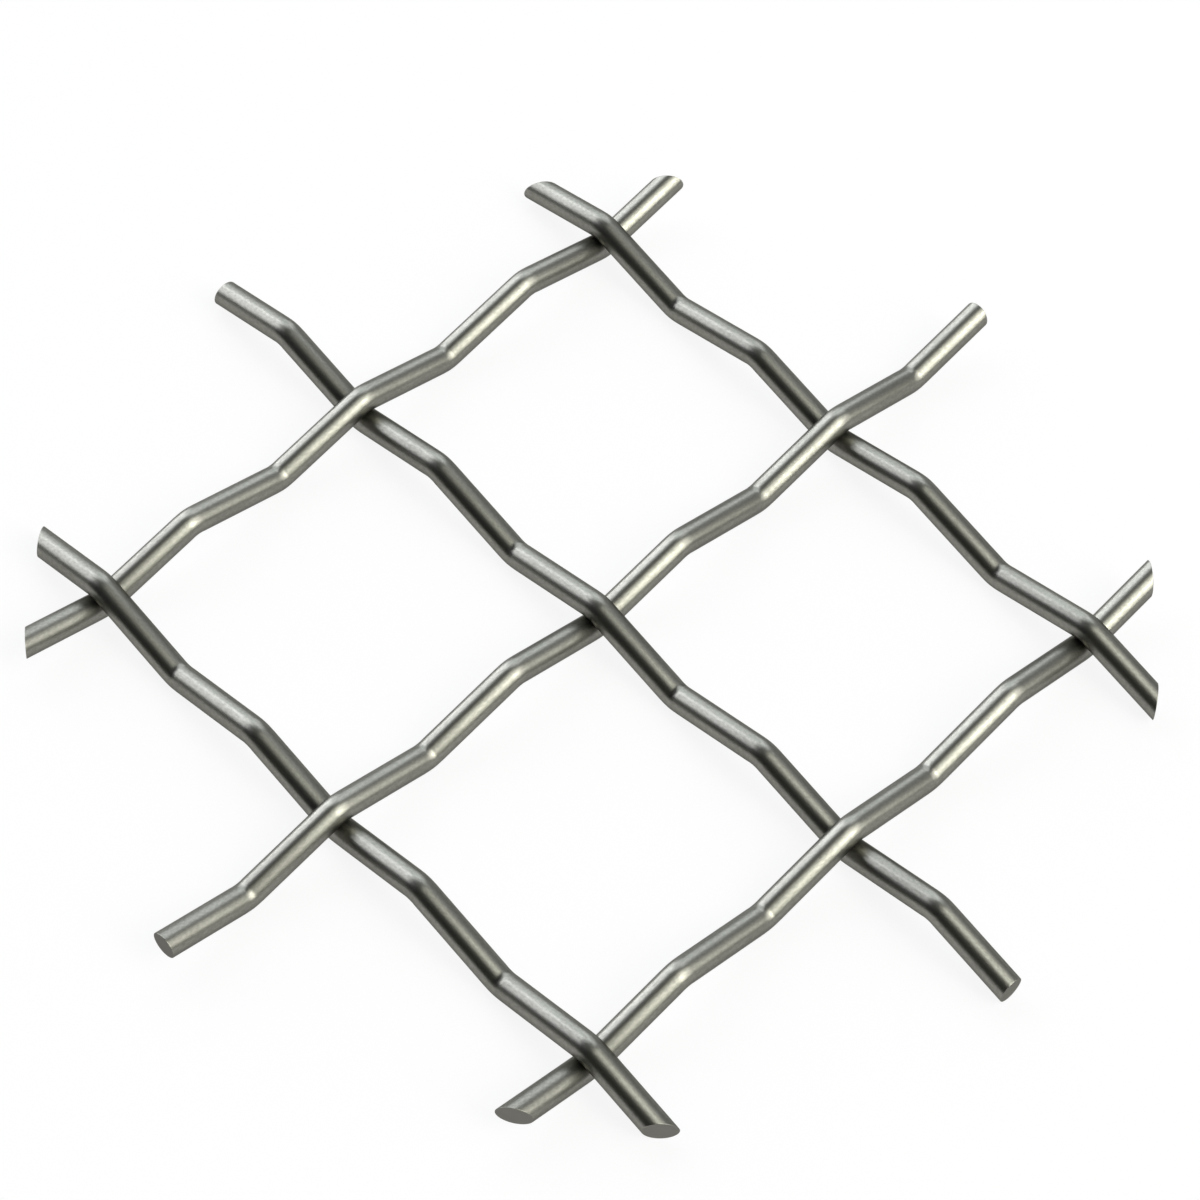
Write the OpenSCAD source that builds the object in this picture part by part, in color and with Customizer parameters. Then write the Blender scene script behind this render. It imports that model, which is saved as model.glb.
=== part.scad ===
// Decorative grille sheet: a round-cut sample of intercrimp woven wire.
// Round wires cross at right angles in a plain weave. Each wire is crimped at every crossing and
// twice more between crossings, so that its neighbours lock it in place without a weld.
// Millimetres, +Z up. The origin is on the surface that the sheet lies on, under its middle.

/* [Weave] */
// Clear width of a square opening, from wire to wire
opening = 38.1; // [24:0.1:76]
// Diameter of the round wire
wire_d = 3.43; // [2:0.01:5]
// Number of wires that run each way
wires_each_way = 3; // [2:1:5]

/* [Crimp] */
// Crimps from one crossing to the next, the one at the crossing included
crimps_per_pitch = 3; // [1:2:5]
// How much thinner the wire is drawn where it is bent
bend_thinning = 0.02; // [0.02:0.01:0.1]
// Clearance left between two crossing wires of full diameter
seat_gap = 0.01; // [0:0.01:0.1]
// How much wider a bend is inside than the wire that sits in it, measured on the radius
bend_ease = 0.1; // [0:0.05:1]

/* [Sample] */
// How far outside the corner crossings the round sample is cut
corner_margin = 8.6; // [4:0.1:40]

/* [Hidden] */
$fn = 96;
steel = [0.60, 0.59, 0.55];

WARP_NAME = "warp_wire_";
WEFT_NAME = "weft_wire_";

pitch = opening + wire_d;
crimp_step = pitch / crimps_per_pitch;
outermost = (wires_each_way - 1) / 2 * pitch;
cut_r = norm([outermost, outermost]) + corner_margin;

// Diameter of the wire in its bends, and how far a run reaches into the thinner bend at each end
bend_d = wire_d - bend_thinning;
lap = 0.1;

// Half the height that a wire's centre line rises and falls, with crossing wires seated on each other
rise = (wire_d + seat_gap) / 2;
sheet_thickness = 2 * rise + bend_d;
middle = sheet_thickness / 2;

// Bend radius of the centre line, and the steepness and length of the straight run between two bends.
// The run is the line that touches two neighbouring bend circles, one from above and one from below.
bend_r = wire_d + seat_gap + bend_ease;
centre_rise = 2 * (bend_r - rise);
centre_distance = norm([crimp_step, centre_rise]);
slope = asin(2 * bend_r / centre_distance) - atan2(centre_rise, crimp_step);
run_length = sqrt(centre_distance ^ 2 - (2 * bend_r) ^ 2);

// Place of wire k of a family, which is also the place of crossing k along a wire of the other family
function line_at(k) = (k - 1) * pitch - outermost;

// Number of crimp steps from the outermost crossing to the cut end, for a wire that lies at offset y
function steps_beyond(y) =
    let (nearest_side = max(0, abs(y) - wire_d / 2))
    let (cut_at = sqrt(cut_r ^ 2 - nearest_side ^ 2))
    ceil((cut_at - outermost) / crimp_step);

// One bend of a wire along X, with its crown above the middle plane where side is 1, or below it
module bend(side) {
    mirror([0, 0, side > 0 ? 0 : 1])
        translate([0, 0, rise - bend_r])
            rotate([90, 0, 0])
                rotate([0, 0, 90 - slope])
                    rotate_extrude(angle = 2 * slope)
                        translate([bend_r, 0])
                            circle(d = bend_d);
}

// The straight run that leaves that bend towards +X and ends at the next bend
module run(side) {
    mirror([0, 0, side > 0 ? 0 : 1])
        translate([bend_r * sin(slope), 0, rise - bend_r * (1 - cos(slope))])
            rotate([0, 90 + slope, 0])
                translate([0, 0, -lap])
                    cylinder(d = wire_d, h = run_length + 2 * lap);
}

// Wire k of a family that runs along X. It passes over its first crossing where first_side is 1
module crimped_wire(k, first_side) {
    beyond = steps_beyond(line_at(k));
    last = (wires_each_way - 1) * crimps_per_pitch + beyond;
    intersection() {
        translate([-outermost, line_at(k), middle])
            for (m = [-beyond : last]) {
                side = first_side * (m % 2 == 0 ? 1 : -1);
                translate([m * crimp_step, 0, 0]) {
                    bend(side);
                    if (m < last) run(side);
                }
            }
        cylinder(r = cut_r, h = 3 * sheet_thickness, center = true);
    }
}

// A warp wire runs along X. Neighbours start on opposite sides of the sheet
module warp_wire(k) {
    color(steel)
        crimped_wire(k, k % 2 == 1 ? 1 : -1);
}

// A weft wire runs along Y, on the other side of the sheet from the warp wire at each crossing
module weft_wire(k) {
    color(steel)
        mirror([1, -1, 0])
            crimped_wire(k, k % 2 == 1 ? -1 : 1);
}

for (k = [1 : wires_each_way]) {
    warp_wire(k);
    weft_wire(k);
}
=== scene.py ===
# %% [markdown]
# # A woven wire grille sheet
#
# The object is a sample of grille sheet, cut round. Three steel wires run one way and three the
# other, over and under each other, and every wire is crimped into a zigzag so that the weave locks.
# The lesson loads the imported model, sweeps each wire again as a finely divided tube, gives it the
# satin finish of drawn steel, and lights it on a white floor as the product photograph does.

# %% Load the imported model
import math

import bmesh
import bpy
from mathutils import Matrix, Vector


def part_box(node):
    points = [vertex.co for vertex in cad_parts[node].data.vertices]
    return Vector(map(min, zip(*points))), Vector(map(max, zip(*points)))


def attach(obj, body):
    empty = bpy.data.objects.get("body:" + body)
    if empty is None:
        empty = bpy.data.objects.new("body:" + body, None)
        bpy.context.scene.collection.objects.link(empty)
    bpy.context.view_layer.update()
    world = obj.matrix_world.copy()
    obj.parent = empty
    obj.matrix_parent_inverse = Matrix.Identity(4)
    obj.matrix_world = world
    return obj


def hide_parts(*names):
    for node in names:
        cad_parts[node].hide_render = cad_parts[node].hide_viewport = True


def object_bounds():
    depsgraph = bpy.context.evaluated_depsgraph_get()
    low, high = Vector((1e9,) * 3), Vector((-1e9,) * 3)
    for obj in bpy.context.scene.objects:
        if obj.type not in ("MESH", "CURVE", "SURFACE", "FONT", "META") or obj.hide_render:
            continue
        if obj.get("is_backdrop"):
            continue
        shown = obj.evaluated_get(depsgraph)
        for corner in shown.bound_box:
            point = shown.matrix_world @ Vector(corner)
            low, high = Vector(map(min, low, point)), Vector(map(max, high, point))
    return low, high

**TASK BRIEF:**
Reproduce verbatim only the segment of the listing bounded by the line containing "at each crossing" and the line containing "from mathutils import Matrix, Vector", with both boundary lines included.

**ANSWER TO THE PROBLEM:**
// A weft wire runs along Y, on the other side of the sheet from the warp wire at each crossing
module weft_wire(k) {
    color(steel)
        mirror([1, -1, 0])
            crimped_wire(k, k % 2 == 1 ? -1 : 1);
}

for (k = [1 : wires_each_way]) {
    warp_wire(k);
    weft_wire(k);
}
=== scene.py ===
# %% [markdown]
# # A woven wire grille sheet
#
# The object is a sample of grille sheet, cut round. Three steel wires run one way and three the
# other, over and under each other, and every wire is crimped into a zigzag so that the weave locks.
# The lesson loads the imported model, sweeps each wire again as a finely divided tube, gives it the
# satin finish of drawn steel, and lights it on a white floor as the product photograph does.

# %% Load the imported model
import math

import bmesh
import bpy
from mathutils import Matrix, Vector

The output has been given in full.